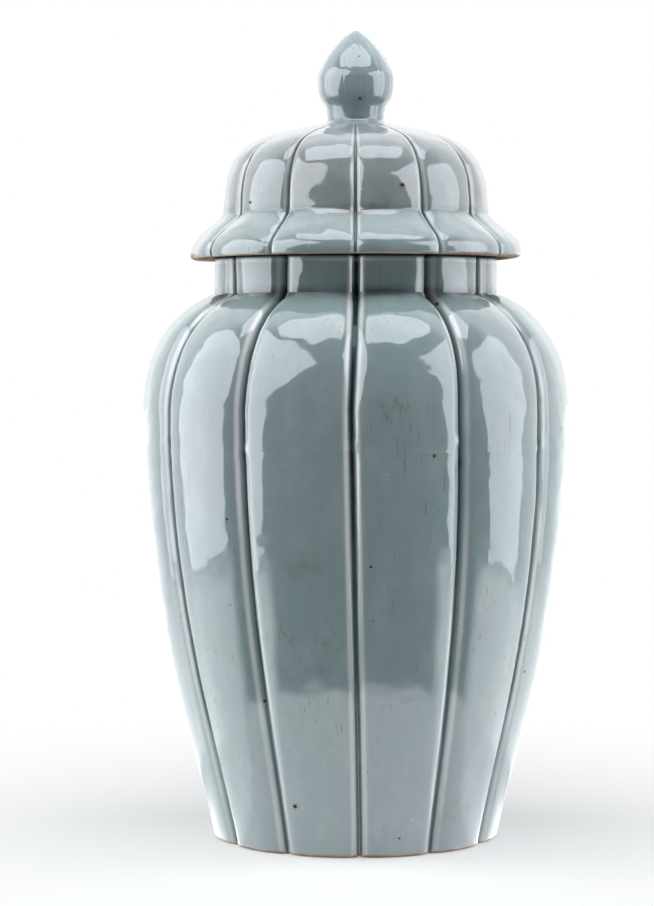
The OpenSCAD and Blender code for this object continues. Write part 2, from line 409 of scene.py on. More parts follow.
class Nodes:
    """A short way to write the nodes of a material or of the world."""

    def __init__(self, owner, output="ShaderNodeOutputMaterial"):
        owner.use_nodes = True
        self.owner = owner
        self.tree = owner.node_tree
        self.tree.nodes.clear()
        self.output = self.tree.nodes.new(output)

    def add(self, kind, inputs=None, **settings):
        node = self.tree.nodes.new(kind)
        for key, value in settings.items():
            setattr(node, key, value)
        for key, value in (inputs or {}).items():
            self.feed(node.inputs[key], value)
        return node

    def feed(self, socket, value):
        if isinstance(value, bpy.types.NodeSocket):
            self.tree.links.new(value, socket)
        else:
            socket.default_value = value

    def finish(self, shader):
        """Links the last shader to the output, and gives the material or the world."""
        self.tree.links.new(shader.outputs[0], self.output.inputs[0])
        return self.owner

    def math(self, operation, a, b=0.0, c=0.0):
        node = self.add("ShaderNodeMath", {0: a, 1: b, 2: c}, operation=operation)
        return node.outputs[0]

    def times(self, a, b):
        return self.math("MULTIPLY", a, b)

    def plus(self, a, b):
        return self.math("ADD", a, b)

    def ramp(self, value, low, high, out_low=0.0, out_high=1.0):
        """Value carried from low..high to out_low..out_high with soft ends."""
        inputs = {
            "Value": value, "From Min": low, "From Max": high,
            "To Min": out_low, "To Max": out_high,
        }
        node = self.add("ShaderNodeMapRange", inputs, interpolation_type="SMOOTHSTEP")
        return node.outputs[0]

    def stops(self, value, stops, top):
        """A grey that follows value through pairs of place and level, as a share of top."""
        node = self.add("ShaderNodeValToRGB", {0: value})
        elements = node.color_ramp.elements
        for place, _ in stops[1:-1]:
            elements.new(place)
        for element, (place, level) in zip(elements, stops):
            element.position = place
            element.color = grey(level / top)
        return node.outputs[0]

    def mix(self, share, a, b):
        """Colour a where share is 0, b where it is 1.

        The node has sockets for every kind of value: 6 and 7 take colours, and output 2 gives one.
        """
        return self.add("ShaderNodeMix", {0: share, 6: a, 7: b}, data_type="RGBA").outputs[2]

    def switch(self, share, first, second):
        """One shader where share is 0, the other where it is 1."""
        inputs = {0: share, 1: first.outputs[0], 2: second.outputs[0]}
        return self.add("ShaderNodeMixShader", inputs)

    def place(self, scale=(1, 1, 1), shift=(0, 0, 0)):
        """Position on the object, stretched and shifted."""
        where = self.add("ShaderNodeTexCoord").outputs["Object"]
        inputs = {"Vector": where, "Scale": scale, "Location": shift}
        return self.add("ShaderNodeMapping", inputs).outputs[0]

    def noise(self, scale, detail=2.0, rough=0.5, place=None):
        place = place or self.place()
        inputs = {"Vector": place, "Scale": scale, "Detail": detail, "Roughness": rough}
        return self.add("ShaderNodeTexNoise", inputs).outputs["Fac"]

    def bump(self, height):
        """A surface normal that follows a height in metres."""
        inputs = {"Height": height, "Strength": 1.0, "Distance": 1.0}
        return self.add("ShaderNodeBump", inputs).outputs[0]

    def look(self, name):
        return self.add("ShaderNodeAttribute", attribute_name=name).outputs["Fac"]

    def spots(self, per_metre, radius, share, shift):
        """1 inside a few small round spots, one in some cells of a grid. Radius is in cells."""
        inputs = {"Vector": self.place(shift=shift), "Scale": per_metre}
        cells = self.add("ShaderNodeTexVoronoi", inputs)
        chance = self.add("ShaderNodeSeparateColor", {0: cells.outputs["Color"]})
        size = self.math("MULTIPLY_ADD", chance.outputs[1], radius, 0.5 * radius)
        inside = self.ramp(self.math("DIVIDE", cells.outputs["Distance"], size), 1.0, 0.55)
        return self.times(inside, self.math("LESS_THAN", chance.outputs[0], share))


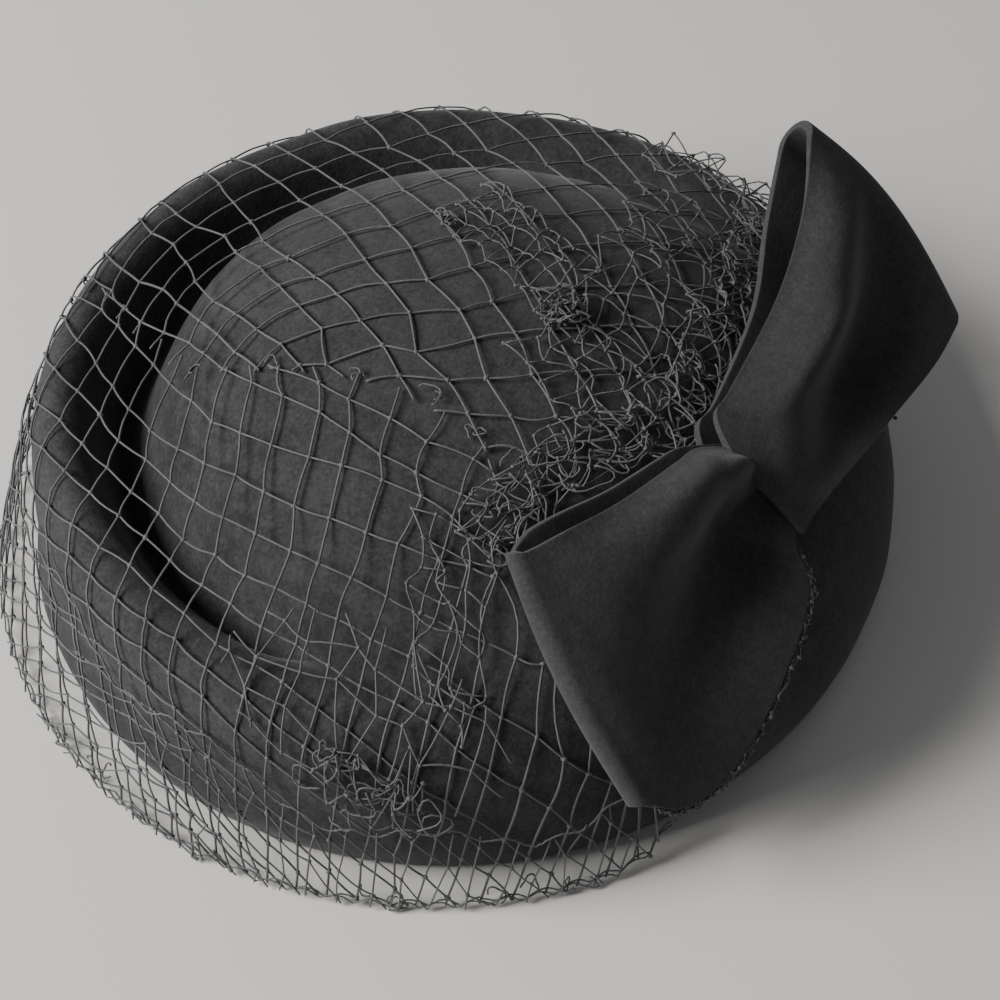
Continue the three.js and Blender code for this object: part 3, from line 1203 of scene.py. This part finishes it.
+++
* **What the task asks**
From the first line to the last, please quote the material above exactly.

* **Final result**
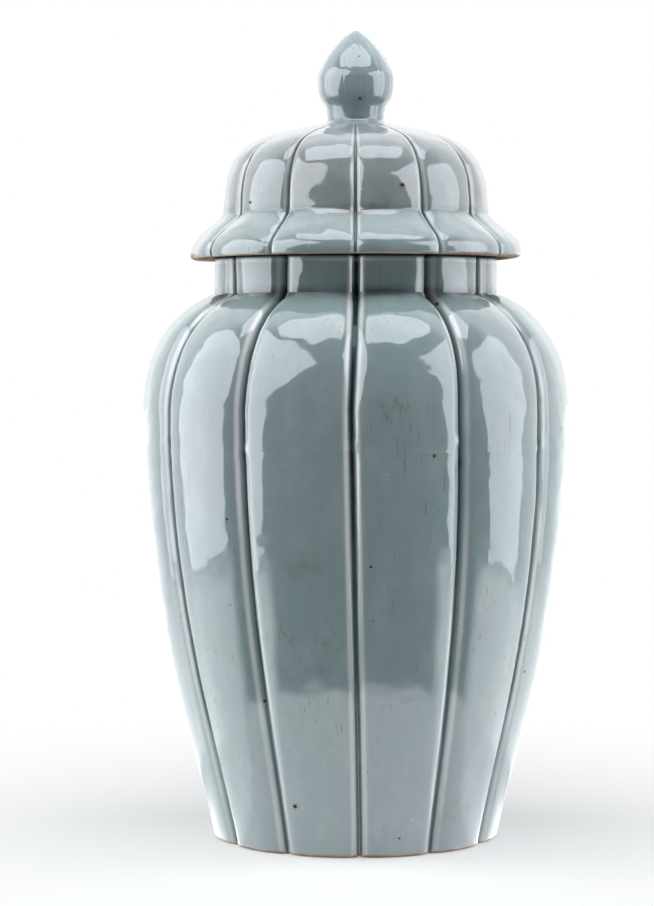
The OpenSCAD and Blender code for this object continues. Write part 2, from line 409 of scene.py on. More parts follow.
class Nodes:
    """A short way to write the nodes of a material or of the world."""

    def __init__(self, owner, output="ShaderNodeOutputMaterial"):
        owner.use_nodes = True
        self.owner = owner
        self.tree = owner.node_tree
        self.tree.nodes.clear()
        self.output = self.tree.nodes.new(output)

    def add(self, kind, inputs=None, **settings):
        node = self.tree.nodes.new(kind)
        for key, value in settings.items():
            setattr(node, key, value)
        for key, value in (inputs or {}).items():
            self.feed(node.inputs[key], value)
        return node

    def feed(self, socket, value):
        if isinstance(value, bpy.types.NodeSocket):
            self.tree.links.new(value, socket)
        else:
            socket.default_value = value

    def finish(self, shader):
        """Links the last shader to the output, and gives the material or the world."""
        self.tree.links.new(shader.outputs[0], self.output.inputs[0])
        return self.owner

    def math(self, operation, a, b=0.0, c=0.0):
        node = self.add("ShaderNodeMath", {0: a, 1: b, 2: c}, operation=operation)
        return node.outputs[0]

    def times(self, a, b):
        return self.math("MULTIPLY", a, b)

    def plus(self, a, b):
        return self.math("ADD", a, b)

    def ramp(self, value, low, high, out_low=0.0, out_high=1.0):
        """Value carried from low..high to out_low..out_high with soft ends."""
        inputs = {
            "Value": value, "From Min": low, "From Max": high,
            "To Min": out_low, "To Max": out_high,
        }
        node = self.add("ShaderNodeMapRange", inputs, interpolation_type="SMOOTHSTEP")
        return node.outputs[0]

    def stops(self, value, stops, top):
        """A grey that follows value through pairs of place and level, as a share of top."""
        node = self.add("ShaderNodeValToRGB", {0: value})
        elements = node.color_ramp.elements
        for place, _ in stops[1:-1]:
            elements.new(place)
        for element, (place, level) in zip(elements, stops):
            element.position = place
            element.color = grey(level / top)
        return node.outputs[0]

    def mix(self, share, a, b):
        """Colour a where share is 0, b where it is 1.

        The node has sockets for every kind of value: 6 and 7 take colours, and output 2 gives one.
        """
        return self.add("ShaderNodeMix", {0: share, 6: a, 7: b}, data_type="RGBA").outputs[2]

    def switch(self, share, first, second):
        """One shader where share is 0, the other where it is 1."""
        inputs = {0: share, 1: first.outputs[0], 2: second.outputs[0]}
        return self.add("ShaderNodeMixShader", inputs)

    def place(self, scale=(1, 1, 1), shift=(0, 0, 0)):
        """Position on the object, stretched and shifted."""
        where = self.add("ShaderNodeTexCoord").outputs["Object"]
        inputs = {"Vector": where, "Scale": scale, "Location": shift}
        return self.add("ShaderNodeMapping", inputs).outputs[0]

    def noise(self, scale, detail=2.0, rough=0.5, place=None):
        place = place or self.place()
        inputs = {"Vector": place, "Scale": scale, "Detail": detail, "Roughness": rough}
        return self.add("ShaderNodeTexNoise", inputs).outputs["Fac"]

    def bump(self, height):
        """A surface normal that follows a height in metres."""
        inputs = {"Height": height, "Strength": 1.0, "Distance": 1.0}
        return self.add("ShaderNodeBump", inputs).outputs[0]

    def look(self, name):
        return self.add("ShaderNodeAttribute", attribute_name=name).outputs["Fac"]

    def spots(self, per_metre, radius, share, shift):
        """1 inside a few small round spots, one in some cells of a grid. Radius is in cells."""
        inputs = {"Vector": self.place(shift=shift), "Scale": per_metre}
        cells = self.add("ShaderNodeTexVoronoi", inputs)
        chance = self.add("ShaderNodeSeparateColor", {0: cells.outputs["Color"]})
        size = self.math("MULTIPLY_ADD", chance.outputs[1], radius, 0.5 * radius)
        inside = self.ramp(self.math("DIVIDE", cells.outputs["Distance"], size), 1.0, 0.55)
        return self.times(inside, self.math("LESS_THAN", chance.outputs[0], share))


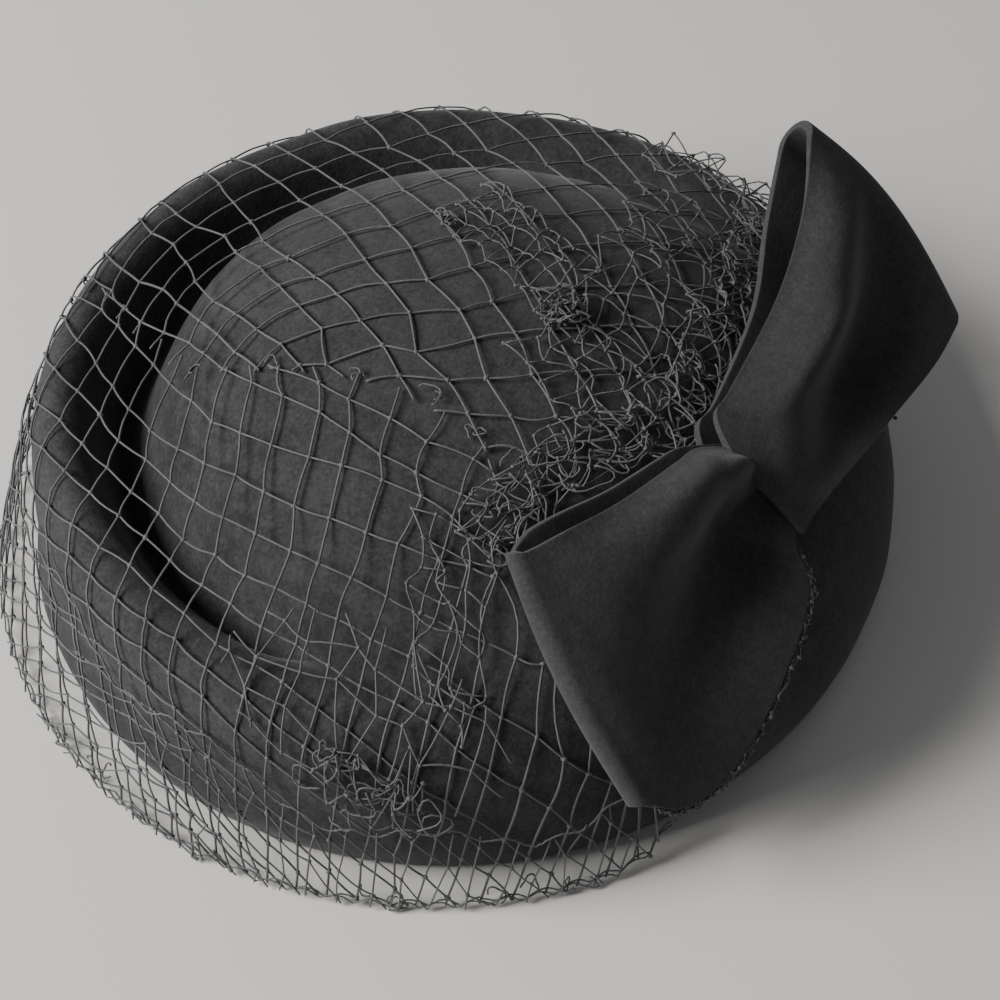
Continue the three.js and Blender code for this object: part 3, from line 1203 of scene.py. This part finishes it.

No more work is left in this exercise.